Il y a beaucoup d’informations, de manipulations venant de Russie, dénoncées par les Européens.

Dans certains cas, c’est vrai, dans d’autres cas, on n’a pas besoin des Russes pour faire circuler ça.

Au moment du scrutin de 2016, il y a eu une grosse interférence russe dans l’élection américaine. Mais depuis, tous les désinformateurs des États-Unis se sont vraiment mis eux-mêmes à produire de façon locale leurs propres infox.

Donc je me méfie de l’attribution, de dire « c’est untel qui fait quoi. »

Souvent, c’est impossible d’arriver à démonter tout le parcours de l’infox. Et ça, c’est un peu dû au fait qu’il y a une certaine opacité sur les réseaux sociaux.


De quoi un fact-checkeur doit-il se méfier le plus ?

Sophie Malibeaux – Journaliste – RFI – France

Il y a quand même beaucoup de technicité, maintenant, parmi les gens qui font intentionnellement de la mésinformation.

On a des produits très élaborés, comme les deep fakes, par exemple.

C’est un vrai problème, car c’est difficile à détecter. Pour l’instant on les détecte, car c’est à moitié bien fait. Quand on met dans la bouche d’Obama un discours qui ne lui correspond pas, vous êtes alerté, et il y a des outils techniques, qui sont disponibles sur Internet et qui permettent de démonter ces deep fakes.

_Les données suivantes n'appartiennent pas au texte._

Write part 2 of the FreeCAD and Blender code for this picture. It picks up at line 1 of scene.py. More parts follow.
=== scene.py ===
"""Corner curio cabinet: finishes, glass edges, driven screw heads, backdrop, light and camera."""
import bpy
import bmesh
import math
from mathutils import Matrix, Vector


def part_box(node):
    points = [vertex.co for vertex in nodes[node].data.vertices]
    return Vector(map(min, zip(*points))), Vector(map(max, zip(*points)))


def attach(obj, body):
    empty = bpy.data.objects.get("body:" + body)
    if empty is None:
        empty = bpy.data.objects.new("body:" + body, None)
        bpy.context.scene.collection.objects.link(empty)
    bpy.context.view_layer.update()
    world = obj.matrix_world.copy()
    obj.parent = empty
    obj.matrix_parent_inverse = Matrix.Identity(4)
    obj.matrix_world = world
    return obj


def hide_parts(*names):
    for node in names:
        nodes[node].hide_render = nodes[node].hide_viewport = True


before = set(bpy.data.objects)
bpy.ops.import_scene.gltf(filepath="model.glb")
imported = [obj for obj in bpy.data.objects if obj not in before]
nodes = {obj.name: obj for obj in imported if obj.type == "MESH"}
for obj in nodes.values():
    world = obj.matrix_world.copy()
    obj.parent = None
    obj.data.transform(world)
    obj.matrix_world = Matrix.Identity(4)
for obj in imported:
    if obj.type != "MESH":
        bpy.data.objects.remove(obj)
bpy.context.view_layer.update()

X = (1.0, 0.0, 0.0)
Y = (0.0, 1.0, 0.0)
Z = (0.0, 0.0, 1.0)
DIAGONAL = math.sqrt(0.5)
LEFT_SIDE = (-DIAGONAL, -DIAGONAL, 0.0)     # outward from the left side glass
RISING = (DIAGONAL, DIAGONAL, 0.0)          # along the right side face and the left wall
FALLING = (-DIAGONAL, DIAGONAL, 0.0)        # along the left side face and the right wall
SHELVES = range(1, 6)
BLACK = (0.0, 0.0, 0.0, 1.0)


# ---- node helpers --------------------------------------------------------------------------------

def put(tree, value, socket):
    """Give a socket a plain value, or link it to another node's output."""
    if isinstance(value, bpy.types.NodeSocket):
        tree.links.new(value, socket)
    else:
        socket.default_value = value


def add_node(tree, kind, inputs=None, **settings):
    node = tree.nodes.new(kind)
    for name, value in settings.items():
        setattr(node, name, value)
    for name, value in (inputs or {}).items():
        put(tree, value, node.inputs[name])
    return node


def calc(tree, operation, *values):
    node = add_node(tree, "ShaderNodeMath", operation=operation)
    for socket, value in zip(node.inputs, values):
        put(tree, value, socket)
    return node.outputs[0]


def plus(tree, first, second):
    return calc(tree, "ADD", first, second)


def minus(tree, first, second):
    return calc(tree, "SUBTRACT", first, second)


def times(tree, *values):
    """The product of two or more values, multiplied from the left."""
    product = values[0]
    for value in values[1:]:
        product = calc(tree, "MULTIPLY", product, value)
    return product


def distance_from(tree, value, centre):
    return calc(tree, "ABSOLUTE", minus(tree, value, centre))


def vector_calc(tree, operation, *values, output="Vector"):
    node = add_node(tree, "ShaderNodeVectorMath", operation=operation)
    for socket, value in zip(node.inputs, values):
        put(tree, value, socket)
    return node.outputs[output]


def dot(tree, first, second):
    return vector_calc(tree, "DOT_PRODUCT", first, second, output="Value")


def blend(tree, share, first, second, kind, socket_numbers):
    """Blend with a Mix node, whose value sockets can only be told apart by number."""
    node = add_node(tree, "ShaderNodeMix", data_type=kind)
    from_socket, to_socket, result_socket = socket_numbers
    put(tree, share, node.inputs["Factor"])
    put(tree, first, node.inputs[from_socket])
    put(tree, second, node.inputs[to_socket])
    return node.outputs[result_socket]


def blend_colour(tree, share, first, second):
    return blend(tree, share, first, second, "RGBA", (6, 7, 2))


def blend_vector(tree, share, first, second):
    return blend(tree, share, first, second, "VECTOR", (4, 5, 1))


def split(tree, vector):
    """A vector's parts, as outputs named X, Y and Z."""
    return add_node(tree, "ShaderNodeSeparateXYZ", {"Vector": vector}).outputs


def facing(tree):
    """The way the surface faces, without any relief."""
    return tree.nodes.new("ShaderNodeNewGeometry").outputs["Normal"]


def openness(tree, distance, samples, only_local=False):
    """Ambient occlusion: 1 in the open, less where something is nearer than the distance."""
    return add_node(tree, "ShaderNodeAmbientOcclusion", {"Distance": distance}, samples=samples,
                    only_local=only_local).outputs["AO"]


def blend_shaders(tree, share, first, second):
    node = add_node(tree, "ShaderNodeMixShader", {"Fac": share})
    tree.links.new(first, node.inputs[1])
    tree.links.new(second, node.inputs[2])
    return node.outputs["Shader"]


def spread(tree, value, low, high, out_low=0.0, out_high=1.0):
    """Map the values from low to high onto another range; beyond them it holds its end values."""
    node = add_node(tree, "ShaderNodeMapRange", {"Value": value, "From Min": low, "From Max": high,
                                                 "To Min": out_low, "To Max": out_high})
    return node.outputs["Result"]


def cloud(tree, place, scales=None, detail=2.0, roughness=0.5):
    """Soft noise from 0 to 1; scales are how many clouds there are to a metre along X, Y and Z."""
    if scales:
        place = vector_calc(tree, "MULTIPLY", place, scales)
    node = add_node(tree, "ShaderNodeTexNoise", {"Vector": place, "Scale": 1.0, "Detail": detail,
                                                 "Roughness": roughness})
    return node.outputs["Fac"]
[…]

On dit « deep » parce qu’il faut creuser pour les trouver.

Je sais qu’il y a une jeune génération que ça amusera beaucoup d’être en capacité de démonter les manipulations.

C’est du ressort des journalistes de faire cette recherche, mais une bonne partie du grand public va être intéressée de pouvoir elle-même être outillée pour faire barrage aux fausses informations.